Institutional confidence in Falcon’s model is underscored by notable strategic investments. In late 2025, Falcon raised $10 million from M2 Capital and Cypher Capital to accelerate development of its universal collateralization infrastructure, expand fiat liquidity corridors, and enhance system resilience. Around the same time, the protocol had already seen USDf circulating supply surpass $1 billion, positioning it among the top stablecoins by market capitalization on Ethereum. To further protect users, Falcon also established a multi-million-dollar on-chain insurance fund backed by protocol fees, designed to act as a buffer during market stress and safeguard yield commitments.

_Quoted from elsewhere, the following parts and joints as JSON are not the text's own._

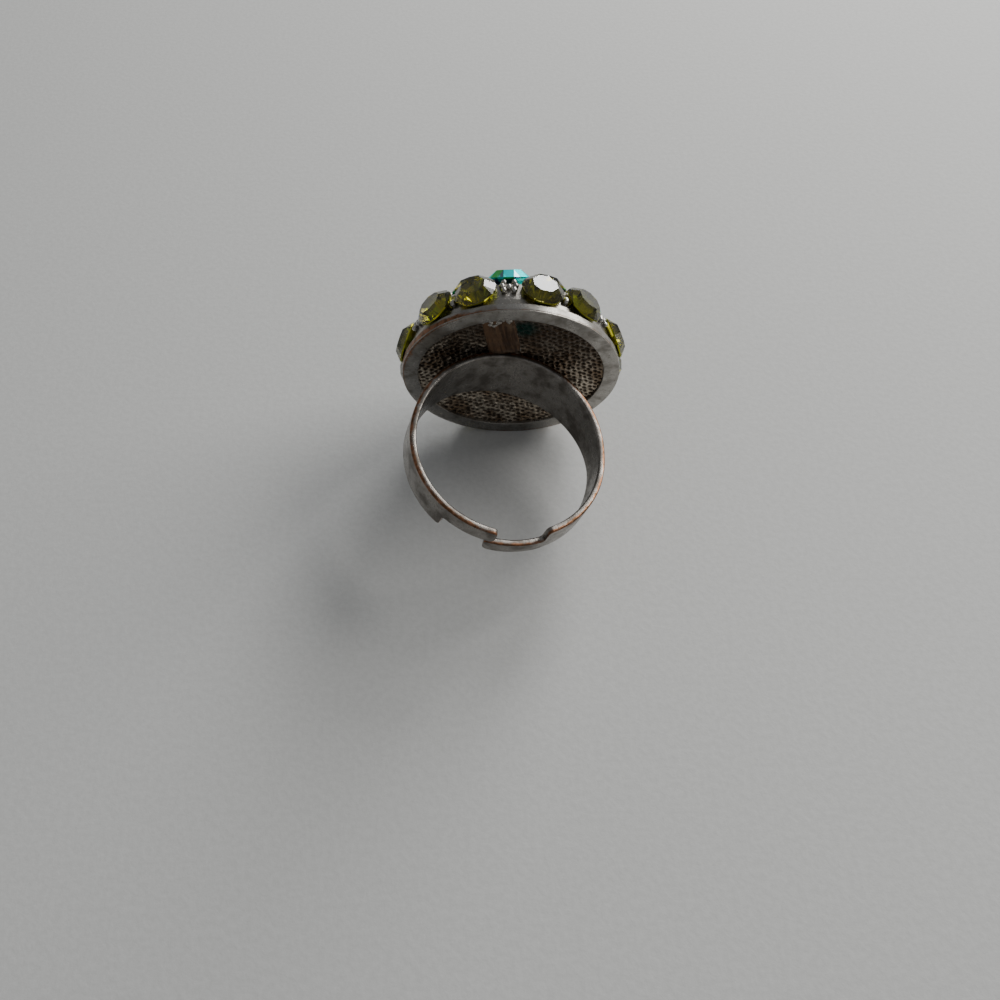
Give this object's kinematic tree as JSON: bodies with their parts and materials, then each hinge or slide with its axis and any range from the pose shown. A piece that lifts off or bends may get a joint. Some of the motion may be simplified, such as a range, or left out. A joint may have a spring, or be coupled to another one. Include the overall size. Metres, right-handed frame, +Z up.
{
  "type": "cocktail ring",
  "caption": "Adjustable cocktail ring: a domed round head set with faceted crystals on a split strip band, lying on its side.",
  "frame": {"origin": "on the table, under the centre of the bounding box, with the ring lying on the side of its head", "axes": "+Z up from the table; the head is towards +Y and the hoop towards -Y, clear of the table; X is level"},
  "size_m": [0.0238, 0.0288, 0.0231],
  "materials": {
    "plated_metal": "gunmetal-toned plating over base metal, tarnished, worn to copper colour along the edges",
    "olive_crystal": "faceted olive green glass with a foil-backed pavilion",
    "aurora_crystal": "faceted glass with an iridescent teal to green coating and a foil-backed pavilion",
    "solder": "dull grey solder"
  },
  "bodies": {
    "head": {"aurora_crystal_1": "aurora_crystal", "aurora_crystal_2": "aurora_crystal", "aurora_crystal_3": "aurora_crystal", "aurora_crystal_4": "aurora_crystal", "aurora_crystal_5": "aurora_crystal", "aurora_crystal_6": "aurora_crystal", "aurora_crystal_centre": "aurora_crystal", "head_casting": "plated_metal", "olive_crystal_inner_1": "olive_crystal", "olive_crystal_inner_2": "olive_crystal", "olive_crystal_inner_3": "olive_crystal", "olive_crystal_inner_4": "olive_crystal", "olive_crystal_inner_5": "olive_crystal", "olive_crystal_inner_6": "olive_crystal", "olive_crystal_outer_01": "olive_crystal", "olive_crystal_outer_02": "olive_crystal", "olive_crystal_outer_03": "olive_crystal", "olive_crystal_outer_04": "olive_crystal", "olive_crystal_outer_05": "olive_crystal", "olive_crystal_outer_06": "olive_crystal", "olive_crystal_outer_07": "olive_crystal", "olive_crystal_outer_08": "olive_crystal", "olive_crystal_outer_09": "olive_crystal", "olive_crystal_outer_10": "olive_crystal", "olive_crystal_outer_11": "olive_crystal", "olive_crystal_outer_12": "olive_crystal", "olive_crystal_upper_1": "olive_crystal", "olive_crystal_upper_2": "olive_crystal", "olive_crystal_upper_3": "olive_crystal", "olive_crystal_upper_4": "olive_crystal", "olive_crystal_upper_5": "olive_crystal", "olive_crystal_upper_6": "olive_crystal", "shank_saddle": "plated_metal", "solder_joint": "solder"},
    "left_arm": {"shank_left_arm": "plated_metal"},
    "right_arm": {"shank_right_arm": "plated_metal"}
  },
  "joints": [
    {"name": "left_arm_flex", "type": "hinge", "parent": "head", "child": "left_arm", "pos_m": [-0.00735, 0.00213, 0.01258], "axis": [0.2756, -0.1691, 0.9463], "range_deg": [-6, 7]},
    {"name": "right_arm_flex", "type": "hinge", "parent": "head", "child": "right_arm", "pos_m": [0.0058, 0.00279, 0.00887], "axis": [0.2756, -0.1691, 0.9463], "range_deg": [-7, 6]}
  ],
  "couplings": [
    {"joint": "right_arm_flex", "follows": "left_arm_flex", "ratio": -1}
  ]
}
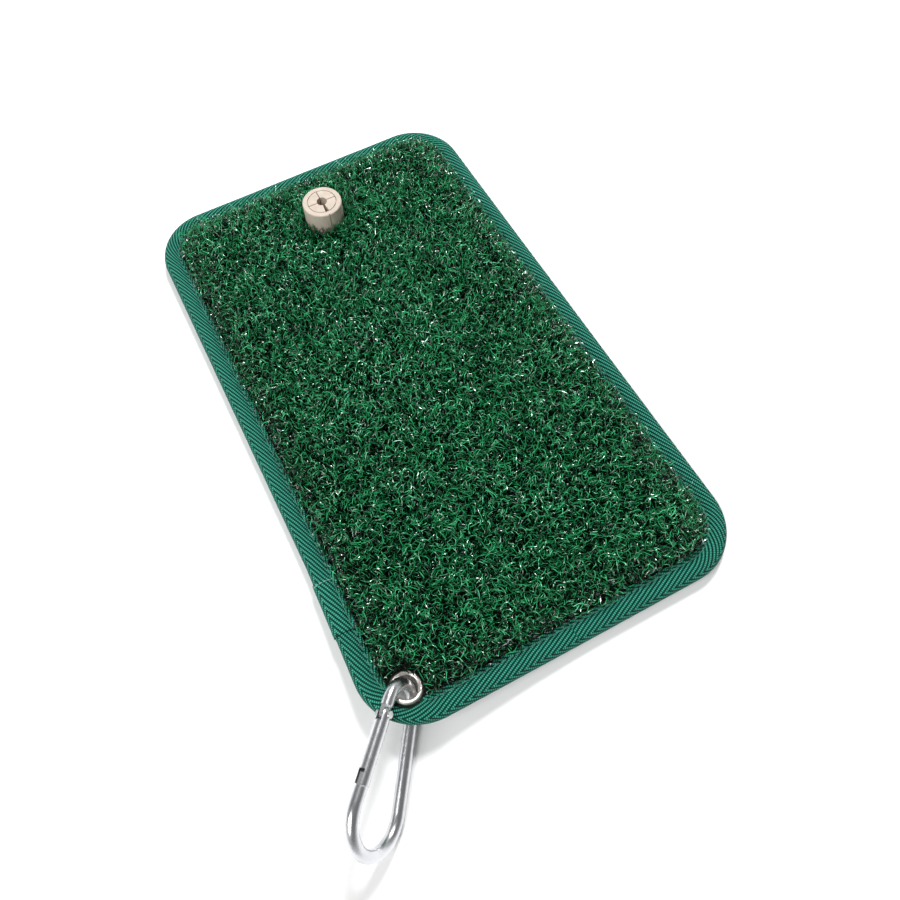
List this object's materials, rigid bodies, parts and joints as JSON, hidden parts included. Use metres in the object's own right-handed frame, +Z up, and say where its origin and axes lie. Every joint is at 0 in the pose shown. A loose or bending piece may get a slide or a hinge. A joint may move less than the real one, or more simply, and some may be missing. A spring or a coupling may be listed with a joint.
{
  "type": "golf hitting mat",
  "caption": "Small practice hitting mat: short green turf on a foam pad with a taped edge, a rubber tee holder near the far edge and a carabiner in a corner eyelet.",
  "frame": {"origin": "middle of the mat's underside, on the floor", "axes": "+Y along the mat towards the tee holder's end, +X to the right seen from the near end, +Z up out of the turf"},
  "size_m": [0.1843, 0.2998, 0.0266],
  "materials": {
    "foam": "matt closed-cell foam",
    "backing": "woven, latex coated",
    "turf": "curled polyethylene blades",
    "binding": "herringbone twill tape",
    "thread": "sewing thread",
    "eyelet": "bright nickel plate",
    "holder": "matt, pale beige",
    "carabiner": "satin",
    "rivet": "satin",
    "spring": "drawn wire"
  },
  "bodies": {
    "mat": {"foam_pad": "foam", "turf_backing": "backing", "turf_pile": "turf", "edge_binding": "binding", "binding_lap": "binding", "needle_thread": "thread", "bobbin_thread": "thread", "eyelet_body": "eyelet", "eyelet_washer": "eyelet", "tee_holder": "holder", "tee_plug": "holder"},
    "carabiner": {"carabiner_body": "carabiner"},
    "gate": {"carabiner_gate": "carabiner", "gate_rivet": "rivet", "spring_plunger": "rivet", "gate_spring": "spring"}
  },
  "joints": [
    {"name": "carabiner_swing", "type": "hinge", "parent": "mat", "child": "carabiner", "pos_m": [-0.0654, -0.1195, 0.00898], "axis": [0, 0, 1], "range_deg": [-30, 0]},
    {"name": "gate_open", "type": "hinge", "parent": "carabiner", "child": "gate", "pos_m": [-0.07598, -0.12436, 0.018], "axis": [0.6814, -0.5083, 0.5266], "range_deg": [0, 28], "stiffness_Nm_per_rad": 0.02, "springref_deg": -20.05}
  ]
}
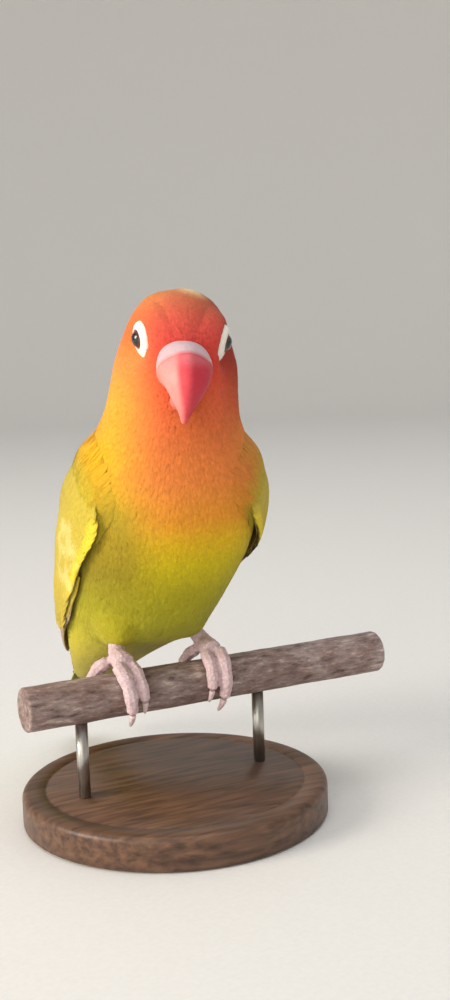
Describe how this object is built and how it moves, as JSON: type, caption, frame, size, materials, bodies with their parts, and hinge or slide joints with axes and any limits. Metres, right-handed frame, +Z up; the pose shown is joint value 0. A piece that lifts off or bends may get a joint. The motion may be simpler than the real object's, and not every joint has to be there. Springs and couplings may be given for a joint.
{
  "type": "white eye-ringed lovebird, life-size still model on a stand",
  "caption": "Life-size still model of a small short-tailed parrot with a hooked bill and bare white eye rings, perched upright on a cut length of wooden perch held by a round stand.",
  "frame": {"origin": "centre of the flat underside of the stand's base", "axes": "+Z up, the bird's breast faces -Y with its tail towards +Y, +X to the bird's left, along the perch"},
  "size_m": [0.098, 0.1067, 0.1288],
  "materials": {
    "feathers_head": "short soft feathers, matt with a faint silky sheen",
    "feathers_neck": "short soft feathers, matt with a faint silky sheen",
    "feathers_body": "short soft feathers, matt with a faint silky sheen",
    "feathers_wing": "overlapping vanes, slightly silky",
    "feathers_tail": "overlapping vanes, slightly silky",
    "bill_horn": "smooth horn, semi-gloss",
    "cere_skin": "bare fine-grained skin, satin",
    "eye": "wet and glossy",
    "eye_ring_skin": "bare fine-grained skin, satin",
    "foot_skin": "fine scales, satin",
    "claw_horn": "smooth horn, satin",
    "perch_wood": "weathered, rough along the grain",
    "stand_rod_steel": "brushed",
    "stand_base_wood": "dark stained, satin"
  },
  "bodies": {
    "root": {"bill_lower": "bill_horn", "bill_upper": "bill_horn", "cere": "cere_skin", "claw_left_inner_front": "claw_horn", "claw_left_inner_rear": "claw_horn", "claw_left_outer_front": "claw_horn", "claw_left_outer_rear": "claw_horn", "claw_right_inner_front": "claw_horn", "claw_right_inner_rear": "claw_horn", "claw_right_outer_front": "claw_horn", "claw_right_outer_rear": "claw_horn", "eye_left": "eye", "eye_right": "eye", "eye_ring_left": "eye_ring_skin", "eye_ring_right": "eye_ring_skin", "head": "feathers_head", "neck": "feathers_neck", "perch": "perch_wood", "shank_left": "foot_skin", "shank_right": "foot_skin", "stand_base": "stand_base_wood", "stand_rod_left": "stand_rod_steel", "stand_rod_right": "stand_rod_steel", "tail": "feathers_tail", "thigh_left": "feathers_body", "thigh_right": "feathers_body", "toe_left_inner_front": "foot_skin", "toe_left_inner_rear": "foot_skin", "toe_left_outer_front": "foot_skin", "toe_left_outer_rear": "foot_skin", "toe_right_inner_front": "foot_skin", "toe_right_inner_rear": "foot_skin", "toe_right_outer_front": "foot_skin", "toe_right_outer_rear": "foot_skin", "torso": "feathers_body", "wing_left": "feathers_wing", "wing_right": "feathers_wing"}
  },
  "joints": []
}
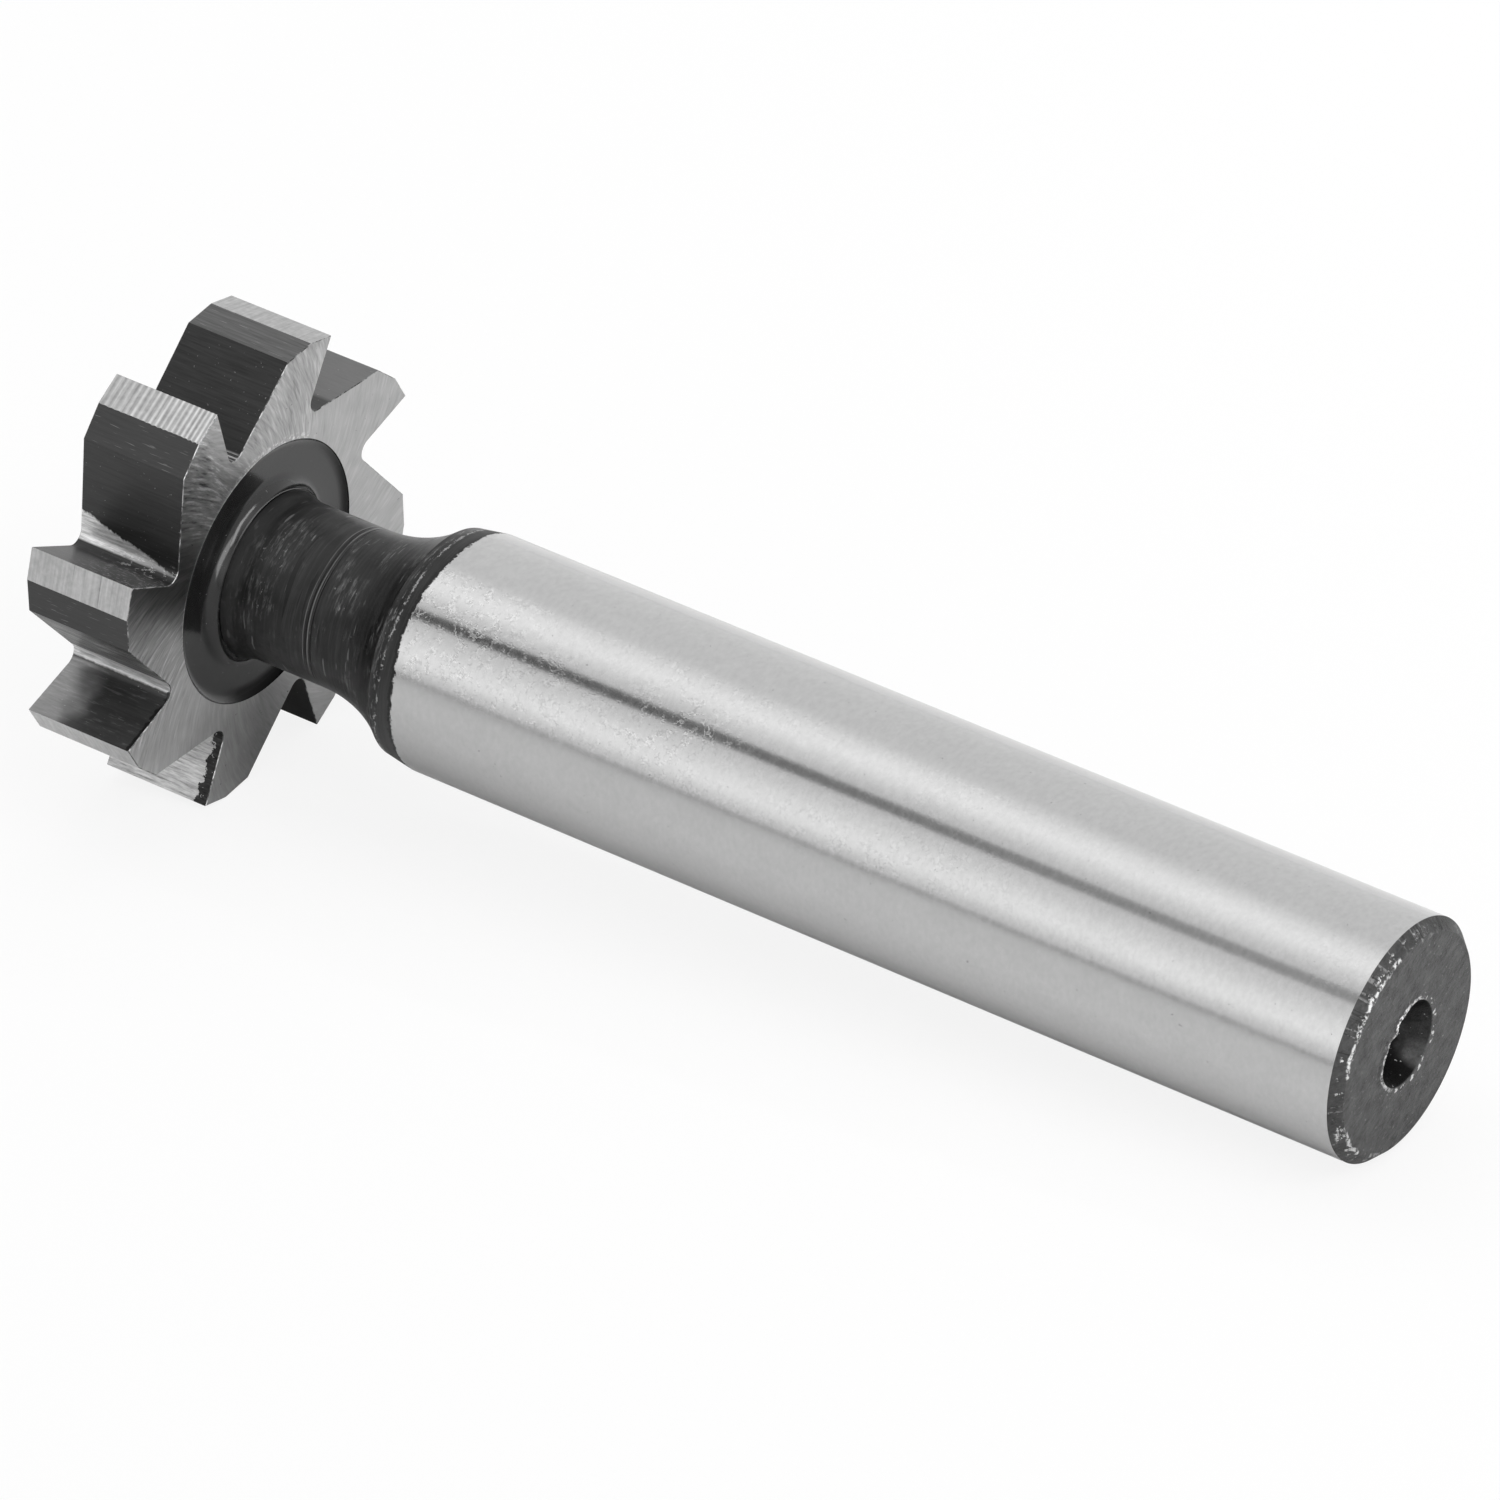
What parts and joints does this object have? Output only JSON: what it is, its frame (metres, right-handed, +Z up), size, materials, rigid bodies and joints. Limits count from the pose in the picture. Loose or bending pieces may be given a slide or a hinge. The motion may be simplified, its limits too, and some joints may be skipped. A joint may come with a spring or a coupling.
{
  "type": "t slot cutter",
  "caption": "T slot milling cutter: a narrow disc head with straight teeth, a thin blackened neck and a plain ground cylindrical shank, made from one bar of tool steel.",
  "frame": {"origin": "middle of the tool's bounding box on the bench that it lies on, as it rests on two teeth and the shank's end", "axes": "+X from the head towards the shank's end along the bench, with the tool's axis sloping down by about 4.7 degrees; +Z up"},
  "size_m": [0.0588, 0.0186, 0.019],
  "materials": {
    "ground_steel": "ground bright on the shank, the head's sides and the tooth lands; black heat-treatment skin on the neck, the recess and the tooth backs"
  },
  "bodies": {
    "root": {"cutter": "ground_steel"}
  },
  "joints": []
}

On the user experience front, Falcon operates with compliance and security in mind. Users who want to deposit assets and mint USDf must complete KYC verification, a requirement that reflects the protocol’s effort to balance regulatory expectations with decentralized access. Once verified, users can connect their wallets, deposit a wide array of collateral, and start minting USDf, which can be redeemed later subject to protocol conditions such as cooldown periods. Falcon’s custody framework combines multi-party computation, multi-signature setups, and qualified custodians to keep assets secure, and a publicly accessible transparency dashboard lets users monitor key metrics like total value locked and issued tokens in real time.
What has emerged from all these developments is a narrative of bridging traditional markets and decentralized systems. Falcon Finance isn’t just another synthetic asset protocol; it aspires to be a foundational layer where capital from broad asset classes from Bitcoin to tokenized Treasuries, from liquid equities to blue-chip altcoins can be seamlessly converted into onchain dollars and deployed into yield, lending, trading, or broader financial activity. By expanding collateral universality, maintaining robust overcollateralization, and integrating both market-neutral yield and cross-chain mobility, Falcon is shaping up to be a significant crossroads between legacy financial instruments and the composable opportunities of the blockchain economy.